WHAT IS BEING ASKED ->
Search the records for the word "materials" and report each line that has it.

JSON records of objects ->
++++++
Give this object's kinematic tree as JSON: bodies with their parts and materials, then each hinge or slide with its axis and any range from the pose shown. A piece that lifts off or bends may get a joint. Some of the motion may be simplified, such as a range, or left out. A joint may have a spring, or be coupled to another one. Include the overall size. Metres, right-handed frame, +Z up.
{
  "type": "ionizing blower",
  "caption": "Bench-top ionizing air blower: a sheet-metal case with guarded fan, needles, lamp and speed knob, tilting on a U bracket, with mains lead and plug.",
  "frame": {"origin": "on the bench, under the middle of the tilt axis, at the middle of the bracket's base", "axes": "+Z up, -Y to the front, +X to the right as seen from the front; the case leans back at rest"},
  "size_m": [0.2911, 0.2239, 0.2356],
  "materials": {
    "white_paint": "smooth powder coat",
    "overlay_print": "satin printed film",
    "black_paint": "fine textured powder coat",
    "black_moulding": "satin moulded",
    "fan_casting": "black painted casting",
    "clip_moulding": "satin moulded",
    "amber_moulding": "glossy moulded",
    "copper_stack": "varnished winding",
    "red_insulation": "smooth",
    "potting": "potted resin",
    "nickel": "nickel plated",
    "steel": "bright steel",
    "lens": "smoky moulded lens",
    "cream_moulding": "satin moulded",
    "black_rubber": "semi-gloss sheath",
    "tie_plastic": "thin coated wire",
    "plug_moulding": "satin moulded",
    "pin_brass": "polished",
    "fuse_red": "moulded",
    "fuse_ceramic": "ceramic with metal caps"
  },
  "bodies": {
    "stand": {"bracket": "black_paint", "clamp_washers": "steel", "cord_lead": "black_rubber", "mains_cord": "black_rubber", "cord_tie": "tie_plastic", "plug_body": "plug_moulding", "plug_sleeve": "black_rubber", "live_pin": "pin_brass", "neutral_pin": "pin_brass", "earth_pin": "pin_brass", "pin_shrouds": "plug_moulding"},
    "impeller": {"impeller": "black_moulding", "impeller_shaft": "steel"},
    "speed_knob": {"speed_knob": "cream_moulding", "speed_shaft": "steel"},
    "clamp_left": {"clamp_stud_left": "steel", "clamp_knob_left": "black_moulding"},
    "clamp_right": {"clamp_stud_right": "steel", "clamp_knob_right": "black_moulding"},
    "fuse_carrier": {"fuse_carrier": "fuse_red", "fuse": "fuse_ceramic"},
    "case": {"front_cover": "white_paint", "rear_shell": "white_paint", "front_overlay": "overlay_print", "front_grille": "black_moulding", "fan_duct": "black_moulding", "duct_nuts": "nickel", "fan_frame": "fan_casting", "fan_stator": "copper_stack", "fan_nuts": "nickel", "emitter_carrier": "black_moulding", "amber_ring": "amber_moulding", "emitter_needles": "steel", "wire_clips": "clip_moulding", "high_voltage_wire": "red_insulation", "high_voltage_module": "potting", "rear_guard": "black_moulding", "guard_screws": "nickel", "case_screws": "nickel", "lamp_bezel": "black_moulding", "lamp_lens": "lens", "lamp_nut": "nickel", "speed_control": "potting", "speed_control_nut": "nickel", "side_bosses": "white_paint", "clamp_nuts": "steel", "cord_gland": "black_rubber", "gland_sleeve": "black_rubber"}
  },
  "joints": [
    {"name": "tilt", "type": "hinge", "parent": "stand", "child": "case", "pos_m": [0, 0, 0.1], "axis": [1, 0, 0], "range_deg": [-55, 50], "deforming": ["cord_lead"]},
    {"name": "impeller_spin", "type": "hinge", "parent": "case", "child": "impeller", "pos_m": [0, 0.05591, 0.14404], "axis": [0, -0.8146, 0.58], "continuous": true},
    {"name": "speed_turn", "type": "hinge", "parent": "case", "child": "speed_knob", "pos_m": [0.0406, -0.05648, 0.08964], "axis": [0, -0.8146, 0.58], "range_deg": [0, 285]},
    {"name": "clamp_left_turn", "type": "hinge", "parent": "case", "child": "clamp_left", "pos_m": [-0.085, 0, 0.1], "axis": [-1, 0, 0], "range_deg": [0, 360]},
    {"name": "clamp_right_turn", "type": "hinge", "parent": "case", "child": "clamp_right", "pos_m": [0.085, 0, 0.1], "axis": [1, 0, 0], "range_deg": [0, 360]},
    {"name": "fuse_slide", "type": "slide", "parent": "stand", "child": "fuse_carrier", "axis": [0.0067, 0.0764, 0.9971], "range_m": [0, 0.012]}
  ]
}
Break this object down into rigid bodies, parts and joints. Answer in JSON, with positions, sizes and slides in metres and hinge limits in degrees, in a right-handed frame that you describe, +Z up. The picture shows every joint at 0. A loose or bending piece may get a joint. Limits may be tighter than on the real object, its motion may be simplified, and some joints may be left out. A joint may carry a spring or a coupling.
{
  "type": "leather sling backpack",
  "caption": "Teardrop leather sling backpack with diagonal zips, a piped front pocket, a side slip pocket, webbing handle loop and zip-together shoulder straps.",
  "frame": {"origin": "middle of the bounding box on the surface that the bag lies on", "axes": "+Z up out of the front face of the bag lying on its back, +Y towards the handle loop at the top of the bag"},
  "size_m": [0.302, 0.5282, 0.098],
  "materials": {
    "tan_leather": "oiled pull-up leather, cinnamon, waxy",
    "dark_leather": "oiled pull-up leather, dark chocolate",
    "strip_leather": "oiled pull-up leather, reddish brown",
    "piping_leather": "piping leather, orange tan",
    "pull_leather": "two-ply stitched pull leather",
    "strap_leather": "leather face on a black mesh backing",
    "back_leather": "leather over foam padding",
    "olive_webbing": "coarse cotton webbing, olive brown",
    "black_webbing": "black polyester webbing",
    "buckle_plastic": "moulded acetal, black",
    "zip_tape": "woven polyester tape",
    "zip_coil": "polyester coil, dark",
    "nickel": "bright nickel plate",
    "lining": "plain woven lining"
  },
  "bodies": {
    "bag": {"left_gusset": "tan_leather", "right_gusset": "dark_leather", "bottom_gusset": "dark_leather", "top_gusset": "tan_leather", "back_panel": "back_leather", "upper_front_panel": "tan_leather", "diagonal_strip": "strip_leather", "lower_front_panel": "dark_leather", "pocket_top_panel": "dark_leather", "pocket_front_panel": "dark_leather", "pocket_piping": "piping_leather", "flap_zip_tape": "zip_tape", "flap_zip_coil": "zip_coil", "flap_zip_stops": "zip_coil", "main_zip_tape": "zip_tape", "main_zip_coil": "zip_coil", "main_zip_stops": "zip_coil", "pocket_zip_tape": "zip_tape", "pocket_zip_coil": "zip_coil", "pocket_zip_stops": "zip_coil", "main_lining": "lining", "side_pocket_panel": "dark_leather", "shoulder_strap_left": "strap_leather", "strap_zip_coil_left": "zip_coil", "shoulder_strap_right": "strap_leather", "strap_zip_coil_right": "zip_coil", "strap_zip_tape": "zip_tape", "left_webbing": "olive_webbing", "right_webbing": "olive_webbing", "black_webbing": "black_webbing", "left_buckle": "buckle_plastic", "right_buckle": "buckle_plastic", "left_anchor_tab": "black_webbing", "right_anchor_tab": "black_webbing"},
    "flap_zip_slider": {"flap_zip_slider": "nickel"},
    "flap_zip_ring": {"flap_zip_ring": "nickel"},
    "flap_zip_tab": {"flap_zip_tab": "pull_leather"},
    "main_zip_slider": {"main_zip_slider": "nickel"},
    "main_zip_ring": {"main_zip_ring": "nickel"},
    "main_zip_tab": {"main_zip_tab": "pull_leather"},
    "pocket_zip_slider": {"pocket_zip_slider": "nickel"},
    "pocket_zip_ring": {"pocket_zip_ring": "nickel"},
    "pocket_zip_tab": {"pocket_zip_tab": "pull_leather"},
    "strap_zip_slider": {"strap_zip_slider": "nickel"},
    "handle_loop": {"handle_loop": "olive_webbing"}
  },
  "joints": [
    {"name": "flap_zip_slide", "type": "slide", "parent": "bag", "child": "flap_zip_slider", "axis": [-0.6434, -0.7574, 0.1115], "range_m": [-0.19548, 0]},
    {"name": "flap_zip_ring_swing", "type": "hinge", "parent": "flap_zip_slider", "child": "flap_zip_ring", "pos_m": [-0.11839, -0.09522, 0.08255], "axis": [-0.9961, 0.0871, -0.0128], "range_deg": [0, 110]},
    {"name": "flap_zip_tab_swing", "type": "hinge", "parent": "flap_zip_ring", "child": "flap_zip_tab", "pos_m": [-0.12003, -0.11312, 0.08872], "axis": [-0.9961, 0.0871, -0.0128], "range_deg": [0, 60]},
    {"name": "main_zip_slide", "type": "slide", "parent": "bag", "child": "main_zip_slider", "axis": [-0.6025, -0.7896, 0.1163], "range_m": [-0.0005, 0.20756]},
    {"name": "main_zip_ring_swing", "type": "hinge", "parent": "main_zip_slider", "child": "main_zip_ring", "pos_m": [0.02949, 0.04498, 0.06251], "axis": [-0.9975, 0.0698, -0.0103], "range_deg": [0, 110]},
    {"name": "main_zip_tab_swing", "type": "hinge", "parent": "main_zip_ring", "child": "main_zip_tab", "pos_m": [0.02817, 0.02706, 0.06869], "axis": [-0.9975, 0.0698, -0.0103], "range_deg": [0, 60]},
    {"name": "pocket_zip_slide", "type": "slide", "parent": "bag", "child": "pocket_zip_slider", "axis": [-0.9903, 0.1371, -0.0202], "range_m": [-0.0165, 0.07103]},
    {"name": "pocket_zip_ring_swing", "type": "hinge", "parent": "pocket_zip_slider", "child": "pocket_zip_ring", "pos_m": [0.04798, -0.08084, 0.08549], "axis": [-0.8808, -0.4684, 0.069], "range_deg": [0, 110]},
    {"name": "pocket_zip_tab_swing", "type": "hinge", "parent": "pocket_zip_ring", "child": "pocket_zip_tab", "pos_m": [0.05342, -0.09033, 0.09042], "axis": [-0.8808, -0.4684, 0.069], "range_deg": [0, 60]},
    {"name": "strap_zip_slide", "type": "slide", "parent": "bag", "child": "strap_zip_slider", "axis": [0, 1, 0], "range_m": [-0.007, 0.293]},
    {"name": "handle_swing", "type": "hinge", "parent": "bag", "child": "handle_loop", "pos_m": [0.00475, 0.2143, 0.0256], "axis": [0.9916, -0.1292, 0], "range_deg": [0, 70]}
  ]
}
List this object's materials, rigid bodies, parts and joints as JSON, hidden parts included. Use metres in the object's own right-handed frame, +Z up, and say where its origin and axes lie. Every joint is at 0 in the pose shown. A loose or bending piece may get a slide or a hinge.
++++++
RESULT BELOW ->
Give this object's kinematic tree as JSON: bodies with their parts and materials, then each hinge or slide with its axis and any range from the pose shown. A piece that lifts off or bends may get a joint. Some of the motion may be simplified, such as a range, or left out. A joint may have a spring, or be coupled to another one. Include the overall size. Metres, right-handed frame, +Z up.
  "materials": {
  "materials": {
List this object's materials, rigid bodies, parts and joints as JSON, hidden parts included. Use metres in the object's own right-handed frame, +Z up, and say where its origin and axes lie. Every joint is at 0 in the pose shown. A loose or bending piece may get a slide or a hinge.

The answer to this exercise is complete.